Como él no le contestara nada, pues parecía más atento a las flores de la alfombra que a los dichos de su prima, esta hubo de dar otra dirección a su afectuosidad.

«Repito que no estás bueno. Tienes color de cardenillo... ¿A ver el pulso? Ardiendo... Reposo, hijito, reposo es lo que te conviene. No recibas a nadie, no hables, no escribas. Échate en el sofá y abrígate con la manta de viaje. Yo te cuidaré, pues por tu salud bien puedo dejar todas mis obligaciones. Te haré refrescos; me estaré aquí todo el día, y si te pones verdaderamente malo, me quedaré también toda la noche».
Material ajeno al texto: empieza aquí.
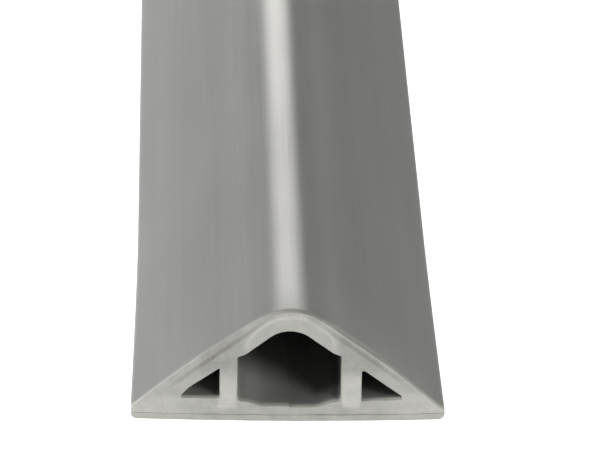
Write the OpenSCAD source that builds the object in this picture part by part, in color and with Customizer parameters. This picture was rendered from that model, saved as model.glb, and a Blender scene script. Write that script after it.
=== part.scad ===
// Cable protector ramp: a low ridge-shaped strip that lies on the floor over a cable.
// X runs across the strip, Y along it and Z up from the floor. The origin is on the floor,
// under the middle of the strip. Every piece is one cross-section drawn straight along Y.

/* [Strip] */
// Width from nose to nose
body_w = 60; // [56:1:76]
// Height from the floor to the crown
body_h = 25; // [24:0.5:28]
// Length of one strip
body_l = 1000; // [200:50:3000]
// Radius of the crown that runs along the top
crown_r = 7.5; // [5:0.5:9]
// Radius of the slight outward bulge of both flanks
flank_r = 200; // [120:10:900]
// Radius of the rounded noses at the two edges
nose_r = 1.2; // [0.8:0.1:1.4]
// Height at which a nose turns into the flank
nose_h = 1.7; // [1.4:0.1:2.5]

/* [Cable channel] */
// Width of the channel between its two webs
channel_w = 20; // [17:0.5:22]
// Height of the channel at its middle
channel_h = 16; // [13:0.5:16.5]
// Radius of the channel's arched roof
roof_r = 6; // [4:0.5:7]
// Steepest slope of the roof beside the arch
roof_slope = 40; // [34:1:42]
// Radius at which the roof flattens towards the webs
shoulder_r = 5; // [3:0.5:6]
// Slope of the roof where it meets a web
shoulder_slope = 12; // [8:1:20]

/* [Walls] */
// Thickness of the base under the channel
base_t = 4; // [3.6:0.1:4.4]
// Thickness of the two upright webs
web_t = 3.8; // [3:0.1:4.5]
// Thickness of the flank wall over a side chamber
skin_t = 3.7; // [3:0.1:4.5]
// Height of the floor inside a side chamber
chamber_floor = 4.8; // [4.4:0.1:5.5]
// Radius of the corners inside a side chamber
chamber_r = 0.4; // [0.2:0.1:0.7]
// Thickness of the softer sole under the base
sole_t = 1.5; // [1:0.1:1.7]

/* [Base flaps] */
// Width of the slit where the two flaps meet
slit_w = 0.2; // [0.1:0.05:0.5]
// Clearance round the bead at the root of a flap
hinge_gap = 0.1; // [0.05:0.01:0.15]
// How far a flap swings down, out of the base
flap_out = 45; // [20:1:50]
// Width of solid base beside each hinge, with no sole
root_w = 2; // [1.5:0.1:2.5]

/* [Hidden] */

LEFT = -1;
RIGHT = 1;
ARC_STEP = 4;       // degrees of a drawn arc between two points
CUT = 1;            // how far a cutting shape runs past what it cuts
ROUND_FN = 96;      // sides drawn on a full circle
COVER_COLOUR = "#9b9a97";
SOLE_COLOUR = "#8c8b86";

channel_x = channel_w / 2;
web_x = channel_x + web_t;
sole_x = channel_x + root_w;

// A flap turns on a bead as thick as the base, which sits against the foot of its web.
bead_r = base_t / 2;
socket_r = bead_r + hinge_gap;
hinge_x = channel_x - socket_r;
hinge = [hinge_x, bead_r];
tip_r = hinge_x - slit_w / 2;
lip_x = hinge_x + socket_r * sin(90 - flap_out);

// Each flank is a shallow arc that leaves the crown and meets the nose smoothly, so its
// centre lies at flank_r less their radius from the centres of both.
crown_c = [0, body_h - crown_r];
nose_c = [body_w / 2 - nose_r, nose_h];
flank_c = meeting_point(crown_c, flank_r - crown_r, nose_c, flank_r - nose_r);
crown_end = angle_of(crown_c - flank_c);
nose_end = angle_of(nose_c - flank_c);

// The roof of the channel: an arch, a straight slope, then a hollow curve to the web.
roof_c = [0, base_t + channel_h - roof_r];
arch_end = roof_c + roof_r * [sin(roof_slope), cos(roof_slope)];
slope_end_x = channel_x - shoulder_r * (sin(roof_slope) - sin(shoulder_slope));
slope_end = [slope_end_x, arch_end.y - (slope_end_x - arch_end.x) * tan(roof_slope)];
shoulder_c = slope_end + shoulder_r * [sin(roof_slope), cos(roof_slope)];

// A side chamber is a triangle whose long side keeps the flank wall's thickness.
chamber_r_out = flank_r - skin_t;
chamber_top = flank_c.y + sqrt(chamber_r_out ^ 2 - (web_x - flank_c.x) ^ 2);
chamber_tip = flank_c.x + sqrt(chamber_r_out ^ 2 - (chamber_floor - flank_c.y) ^ 2);

function angle_of(v) = atan2(v.y, v.x);
function unit(v) = v / norm(v);
function on_circle(centre, r, angle) = centre + r * [cos(angle), sin(angle)];

// Points of an arc from angle a0 to angle a1.
function arc(centre, r, a0, a1) =
  let (steps = max(2, ceil(abs(a1 - a0) / ARC_STEP)))
  [for (i = [0:steps]) on_circle(centre, r, a0 + (a1 - a0) * i / steps)];

// The lower left of the two points at ra from centre a and at rb from centre b.
function meeting_point(a, ra, b, rb) =
  let (
    gap = norm(b - a),
    along = (ra ^ 2 - rb ^ 2 + gap ^ 2) / (2 * gap),
    off = sqrt(ra ^ 2 - along ^ 2),
    dir = (b - a) / gap
  )
  a + along * dir + off * [dir.y, -dir.x];

// The outline with a second half added, mirrored in the strip's middle plane.
function both_halves(points) =
  concat(points, [for (i = [len(points) - 1:-1:0]) [-points[i].x, points[i].y]]);

// A convex outline with every corner rounded to radius r, given anticlockwise.
function rounded(points, r) =
  let (n = len(points))
  [
    for (i = [0:n - 1])
      let (
        corner = points[i],
        back = unit(points[(i + n - 1) % n] - corner),
        ahead = unit(points[(i + 1) % n] - corner),
        half = acos(back * ahead) / 2,
        centre = corner + unit(back + ahead) * r / sin(half),
        middle = angle_of(corner - centre),
        reach = 90 - half
      )
      each arc(centre, r, middle - reach, middle + reach)
  ];

module outer_outline() {
  polygon(both_halves(concat(
    arc([nose_c.x, nose_r], nose_r, -90, 0),
    arc(nose_c, nose_r, 0, nose_end),
    arc(flank_c, flank_r, nose_end, crown_end),
    arc(crown_c, crown_r, crown_end, 90)
  )));
}

module channel_outline() {
  polygon(both_halves(concat(
    [[channel_x, bead_r]],
    arc(shoulder_c, shoulder_r, -90 - shoulder_slope, -90 - roof_slope),
    arc(roof_c, roof_r, 90 - roof_slope, 90)
  )));
}

module chamber_outline() {
  polygon(rounded(
    [[web_x, chamber_floor], [chamber_tip, chamber_floor], [web_x, chamber_top]],
    chamber_r
  ));
}

// The opening through the base that the flaps fill: a gap between two lips, and a socket
// in the foot of each web for a flap's bead.
module flap_opening() {
  translate([-lip_x, -CUT])
    square([2 * lip_x, bead_r + CUT]);
  both_sides()
    translate(hinge)
      circle(socket_r, $fn = ROUND_FN);
}

// The band of a base that is made of the sole's softer material.
module sole_band(x0, x1) {
  translate([x0, 0])
    square([x1 - x0, sole_t]);
}

module fixed_sole_outline() {
  intersection() {
    outer_outline();
    sole_band(sole_x, body_w / 2);
  }
}

module cover_outline() {
  difference() {
    outer_outline();
    channel_outline();
    flap_opening();
    both_sides() {
      chamber_outline();
      translate([sole_x, -CUT])
        square([body_w / 2, sole_t + CUT]);
    }
  }
}

// A whole flap: a bead and a tongue whose tip is an arc round the bead, so that it clears
// the other flap all the way.
module flap_outline() {
  translate(hinge)
    circle(bead_r, $fn = ROUND_FN);
  intersection() {
    square([hinge_x, base_t]);
    translate(hinge)
      circle(tip_r, $fn = ROUND_FN);
  }
}

module flap_sole_outline() {
  intersection() {
    flap_outline();
    sole_band(0, hinge_x - root_w);
  }
}

module flap_body_outline() {
  difference() {
    flap_outline();
    translate([0, -CUT])
      square([hinge_x - root_w, sole_t + CUT]);
  }
}

module on_side(side) {
  if (side == LEFT)
    mirror([1, 0])
      children();
  else
    children();
}

module both_sides() {
  for (side = [LEFT, RIGHT])
    on_side(side)
      children();
}

// Draws a cross-section straight along the strip.
module strip() {
  rotate([90, 0, 0])
    linear_extrude(height = body_l, center = true)
      children();
}

module cover() {
  color(COVER_COLOUR)
    strip() cover_outline();
}

module sole(side) {
  color(SOLE_COLOUR)
    strip() on_side(side) fixed_sole_outline();
}

module flap(side) {
  color(COVER_COLOUR)
    strip() on_side(side) flap_body_outline();
}

module flap_sole(side) {
  color(SOLE_COLOUR)
    strip() on_side(side) flap_sole_outline();
}

cover();
sole(LEFT);  // left_sole
sole(RIGHT);  // right_sole
flap(LEFT);  // left_flap
flap(RIGHT);  // right_flap
flap_sole(LEFT);  // left_flap_sole
flap_sole(RIGHT);  // right_flap_sole
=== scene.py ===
"""Cable protector ramp: the visual model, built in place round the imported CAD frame.

Every piece is one cross-section, drawn in millimetres with X across and Z up, and carried along
the strip. Near each cut end the soft plastic spreads and lifts a little, which settle() does to
all pieces alike, so that they stay joined. The front end is the one at low Y.
"""

import math
from collections import namedtuple

import bmesh
import bpy
import numpy as np
from mathutils import Matrix, Vector
from mathutils.geometry import delaunay_2d_cdt


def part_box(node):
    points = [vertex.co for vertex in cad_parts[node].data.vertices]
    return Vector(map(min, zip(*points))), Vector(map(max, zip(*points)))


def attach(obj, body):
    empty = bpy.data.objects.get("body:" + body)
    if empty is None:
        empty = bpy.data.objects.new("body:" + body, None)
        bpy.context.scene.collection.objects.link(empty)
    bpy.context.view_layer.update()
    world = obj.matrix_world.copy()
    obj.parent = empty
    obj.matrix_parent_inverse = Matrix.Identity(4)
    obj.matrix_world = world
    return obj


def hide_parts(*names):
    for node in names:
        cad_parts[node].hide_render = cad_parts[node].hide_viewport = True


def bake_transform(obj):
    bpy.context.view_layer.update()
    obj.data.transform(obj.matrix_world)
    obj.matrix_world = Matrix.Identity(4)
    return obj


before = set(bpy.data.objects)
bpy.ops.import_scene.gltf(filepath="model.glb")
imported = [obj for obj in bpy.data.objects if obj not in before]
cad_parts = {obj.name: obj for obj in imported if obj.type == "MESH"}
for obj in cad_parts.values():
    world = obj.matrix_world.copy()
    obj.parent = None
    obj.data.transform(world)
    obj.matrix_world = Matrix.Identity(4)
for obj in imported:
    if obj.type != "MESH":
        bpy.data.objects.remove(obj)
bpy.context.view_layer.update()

MM = 0.001

# ---------------------------------------------------------------- sizes, in millimetres
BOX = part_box("cover")
HALF_W = BOX[1].x / MM
HALF_L = BOX[1].y / MM
TOP = BOX[1].z / MM
SOLE_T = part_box("left_sole")[1].z / MM

CROWN_R = 7.5
NOSE_R = 1.2
CHANNEL_X = 10.0
ROOF_TOP = 20.25
ROOF_R = 6.0
SHOULDER_R = 5.0
SHOULDER_SLOPE = 12.0
SHOULDER_CORNER_R = 0.3
FOOT_Z = 4.75  # where the channel floor meets a web
FOOT_R = 0.8  # fillet between a web and the channel floor
# The seam between the cover and a flap meets the fillet halfway round.
SEAM_X = CHANNEL_X - FOOT_R * (1 - math.cos(math.radians(45)))
SEAM_REACH = 0.6  # how far the seam in the plastic slants down and out from the fillet
SLIT_W = 0.02
FLAT_FLOOR_X = 4.6  # the channel floor starts to rise towards the webs here

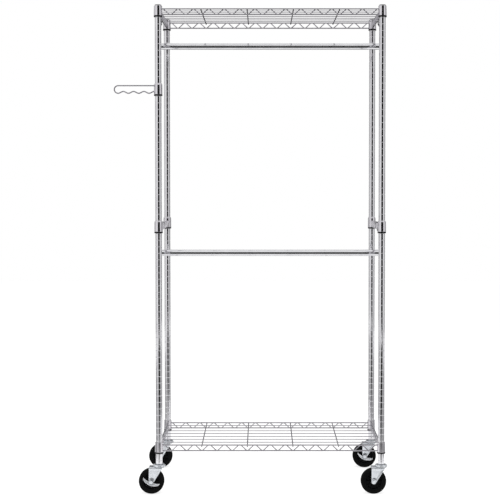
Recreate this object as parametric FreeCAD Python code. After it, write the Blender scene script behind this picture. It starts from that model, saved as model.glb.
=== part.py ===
import FreeCAD, Part
import math
import os

# Rolling clothes rack of chromed wire shelving: four grooved tube posts on swivel casters, a wire
# shelf at the top and at the bottom, a side brace half way up, two hanging rods and a side arm.
# Millimetres. X runs along the rods, +Y to the back, +Z up. The origin is on the floor, midway
# between the four posts.

V = FreeCAD.Vector
UP = V(0, 0, 1)

# Driving dimensions -----------------------------------------------------------------------------
post_spacing_x = 870.0
post_spacing_y = 414.0
post_d = 25.4
post_wall = 1.2
groove_pitch = 25.4
groove_depth = 0.5
groove_width = 2.6
first_groove = 13.2          # above the post's lower end
post_above_top_rib = 21.0

# Each level is the post groove that its sleeves snap into, counted up from the first groove.
bottom_shelf_groove = 2
brace_groove = 36
arm_groove = 57
top_shelf_groove = 69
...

Agustín rechazaba la idea de enfermedad. Entre una y otra pausa, deslizaba Rosalía consejos y amonestaciones llenas de dulzura y amistad... «No lo tomes tan fuerte... Si hubieras consultado a tiempo conmigo... Lo mejor es que te acuestes... tienes frío».

Más tarde, mucho más tarde, Agustín, interpretando sin reserva lo más espontáneo y natural que en su alma existía, se dejó decir estas graves palabras:

«Esa mujer se me ha clavado en el corazón, y no me la puedo arrancar».

Al oír esto, Rosalía se quitó la cachemira y quedose en cuerpo. Hacía calor. Para consolar a su primo echó retahílas de frases, llenas de cariñosas y bien pensadas expresiones. En medio de ellas salió a relucir Doña Marcelina Polo, única persona que podía dar noticias irrecusables del hecho, como poseedora de testimonios escritos.

«¿En dónde vive esa señora?» -dijo Caballero con ímpetu-. Ahora mismo voy allá.

-Es muy tarde. Por Dios, no te pongas así. Pareces un personaje de novela. Esa señora y las que viven con ella se acuestan a la hora de las gallinas. Mañana podrás ir pero no muy temprano, porque desde el alba se van las tres a la iglesia. Lo mejor es que le mandes un recado con Felipe para que te fije hora.

Entró D. Francisco, que venía de su paseo.

«¿Qué tal?...».

-Le digo que se meta en la cama y no quiere hacerme caso.

-¿Apostamos a que es todo calumnia? -dijo el bondadoso Thiers.

Agustín les rogó que se quedaran a comer, lo que ellos aceptaron de buen grado. Centeno fue a la Costanilla a decir a Prudencia (alias Calamidad) que diera de comer a los pequeños, porque los papás no volverían a su casa hasta muy tarde.